I tried to put the premises in practice during my drive home, but my drive home consists of annoying city driving, followed by less annoying rural driving, followed by annoying city driving.

It doesn't really allow for the space buffer to come into play fully, as the regular stop lights and signs create whosamawhatzits, "gawker slowdowns" to completely ignore the parlance he used.

I think anyone who drives standard transmission cars has engaged in the space buffer during heavy stop and go driving though, just to preserve their sanity and their clutch leg. Even before reading this I was in the practice of leaving enough space for myself to keep the car in gear while driving, as opposed to constantly shifting and clutching and screaming in anger and agony.

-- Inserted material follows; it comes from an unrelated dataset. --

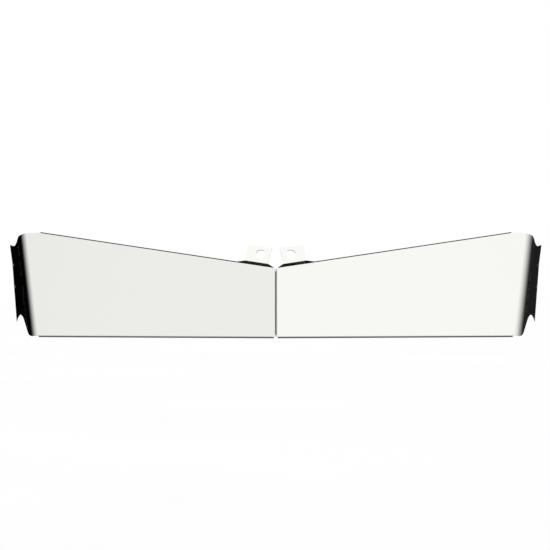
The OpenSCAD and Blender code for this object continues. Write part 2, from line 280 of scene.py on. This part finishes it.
SHEET_TINTS = ((0.985, 0.99, 0.945, 1.0), (0.99, 0.995, 0.955, 1.0))
SHEET_SMEARS = {"scale": 9.0, "detail": 4.0}
SHEET_GRAIN = {"scale": 6.0, "detail": 6.0, "roughness": 0.6}
SHEET_GRAIN_STRETCH = (4.0, 90.0, 90.0)
SHEET_GRAIN_BUMP = {"strength": 0.03, "distance": 0.00002}
SHEET_WAVES = {"scale": 2.2, "detail": 1.0}
SHEET_WAVE_BUMP = {"strength": 0.02, "distance": 0.004}
SHEET_ROUGHNESS = (0.03, 0.05)
SHEET_EDGE = 0.0006
SHEET_EDGE_TINT = (0.93, 0.935, 0.9, 1.0)
SHEET_EDGE_ROUGHNESS = 0.08

RUBBER_TINTS = ((0.018, 0.018, 0.019, 1.0), (0.045, 0.044, 0.043, 1.0))
RUBBER_BLOOM = {"scale": 60.0, "detail": 5.0}
RUBBER_PORES = {"scale": 1400.0, "detail": 4.0, "roughness": 0.6}
RUBBER_PORE_BUMP = {"strength": 0.5, "distance": 0.0003}
RUBBER_ROUGHNESS = (0.7, 0.95)
RUBBER_EDGE = 0.0005
RUBBER_EDGE_TINT = (0.09, 0.088, 0.085, 1.0)
RUBBER_EDGE_SHARE = 0.5

STEEL_TINTS = ((0.5, 0.495, 0.48, 1.0), (0.68, 0.675, 0.66, 1.0))
STEEL_STAIN = {"scale": 220.0, "detail": 4.0}
STEEL_MARKS = {"scale": 120.0, "detail": 3.0}
STEEL_MARK_STRETCH = (1.0, 30.0, 30.0)
STEEL_MARK_BUMP = {"strength": 0.2, "distance": 0.00005}
STEEL_ROUGHNESS = (0.22, 0.42)
# Painted highlight: corners within this radius take the brighter colour below, standing in for
# light caught by rounded edges.
STEEL_HIGHLIGHT_RADIUS = 0.0003
STEEL_PAINTED_HIGHLIGHT_TINT = (0.82, 0.815, 0.8, 1.0)

NYLON_TINTS = ((0.78, 0.77, 0.7, 1.0), (0.88, 0.87, 0.81, 1.0))
NYLON_MOTTLE = {"scale": 400.0, "detail": 3.0}
NYLON_MOTTLE_BUMP = {"strength": 0.15, "distance": 0.0001}
NYLON_ROUGHNESS = (0.35, 0.5)


def near_tabs(g):
    """1 at points of the sheet within reach of a roof tab's hole, 0 elsewhere."""
    spot = g.add("ShaderNodeTexCoord").outputs["Object"]
    close = None
    for mount in frame["record"]["mounts"]:
        if not mount["name"].startswith("tab_hole"):
            continue
        ends = {0: spot, 1: tuple(mount["pos_m"])}
        gap = g.add("ShaderNodeVectorMath", ends, operation="DISTANCE")
        inside = g.math("LESS_THAN", gap.outputs["Value"], TAB_CLEAR)
        close = inside if close is None else g.math("MAXIMUM", close, inside)
    return close


def polished_sheet():
    """Mirror-polished stainless: a faint polishing grain, slight oil-canning and bright edges."""
    material, g = new_material("polished_sheet")
    metres = g.points()
    grain = g.noise(g.points(SHEET_GRAIN_STRETCH), **SHEET_GRAIN)
    worn = g.edge_wear_and_highlight(SHEET_EDGE)
    tint = g.blend_colours(g.noise(metres, **SHEET_SMEARS), *SHEET_TINTS)
    roughness = g.remap(grain, NOISE_SPAN, SHEET_ROUGHNESS)
    waves = g.bump(g.noise(metres, **SHEET_WAVES), **SHEET_WAVE_BUMP)
    metal = g.principled(
        colour=g.blend_colours(worn, tint, SHEET_EDGE_TINT),
        roughness=g.math("ADD", roughness, g.math("MULTIPLY", worn, SHEET_EDGE_ROUGHNESS)),
        normal=g.bump(grain, **SHEET_GRAIN_BUMP, under=waves),
        metallic=1.0,
    )
    mirrored = g.add("ShaderNodeLightPath").outputs["Is Glossy Ray"]
    hidden = g.math("MULTIPLY", mirrored, near_tabs(g))
    clear = g.add("ShaderNodeBsdfTransparent").outputs[0]
    g.output(g.blend_shaders(hidden, metal, clear))
    return material


def rubber():
    """Dark foam rubber with fine pores, a dusty bloom and paler worn edges."""
    material, g = new_material("rubber")
    metres = g.points()
    bloom = g.noise(metres, **RUBBER_BLOOM)
    worn = g.math("MULTIPLY", g.edge_wear_and_highlight(RUBBER_EDGE), RUBBER_EDGE_SHARE)
    tint = g.blend_colours(bloom, *RUBBER_TINTS)
    shader = g.principled(
        colour=g.blend_colours(worn, tint, RUBBER_EDGE_TINT),
        roughness=g.remap(bloom, NOISE_SPAN, RUBBER_ROUGHNESS),
        normal=g.bump(g.noise(metres, **RUBBER_PORES), **RUBBER_PORE_BUMP),
    )
    g.output(shader)
    return material


def fastener_steel():
    """Satin stainless fasteners with turning marks, slight staining and a painted highlight on
    the corners.
    """
    material, g = new_material("fastener_steel")
    marks = g.noise(g.points(STEEL_MARK_STRETCH), **STEEL_MARKS)
    tint = g.blend_colours(g.noise(g.points(), **STEEL_STAIN), *STEEL_TINTS)
    shader = g.principled(
        # Painted highlight: the corners' colour is blended toward a brighter tint.
        colour=g.blend_colours(g.edge_wear_and_highlight(STEEL_HIGHLIGHT_RADIUS), tint, STEEL_PAINTED_HIGHLIGHT_TINT),
        roughness=g.remap(marks, NOISE_SPAN, STEEL_ROUGHNESS),
        normal=g.bump(marks, **STEEL_MARK_BUMP),
        metallic=1.0,
    )
    g.output(shader)
    return material


def nylon():
    """Off-white nylon with a faint mottle."""
    material, g = new_material("nylon")
    mottle = g.noise(g.points(), **NYLON_MOTTLE)
    shader = g.principled(
        colour=g.blend_colours(mottle, *NYLON_TINTS),
        roughness=g.remap(mottle, NOISE_SPAN, NYLON_ROUGHNESS),
        normal=g.bump(mottle, **NYLON_MOTTLE_BUMP),
    )
    g.output(shader)
    return material


def dress():
    """Gives every CAD node the material of its slot in the record."""
    makers = {
        "polished_sheet": polished_sheet,
        "rubber": rubber,
        "fastener_steel": fastener_steel,
        "nylon": nylon,
    }
    finished = {slot: maker() for slot, maker in makers.items()}
    for part in frame["record"]["subparts"]:
        materials = frame["nodes"][part["node"]].data.materials
        materials.clear()
        materials.append(finished[part["material_slot"]])


dress()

I definetly like the concept of it though, and it makes sense.
posted by cCranium at 7:55 PM on December 21, 2000

umm.. nice web site and all.. its been well studied since the 1950s. He provides links to other traffic wave sites, but then writes as if he just discovered somthing new while day dreaming.
posted by stbalbach at 8:46 PM on December 21, 2000

Some magazine I was reading (Tech Review or Atlantic Monthly, I dun remember) was mentioning that many theorists now suggest a chaos theory and not a wave effect pattern exists in traffic. The wave theory has been what's been used by traffic engineers for decades, and I was in rush-hour traffic a couple of hours ago, so obviously something's wrong with that proposal =).


posted by Kevs at 10:50 PM on December 21, 2000

Here's the Atlantic Monthly article you're probably thinking of.
posted by mathowie at 10:57 PM on December 21, 2000

this was discussed on /. a while back.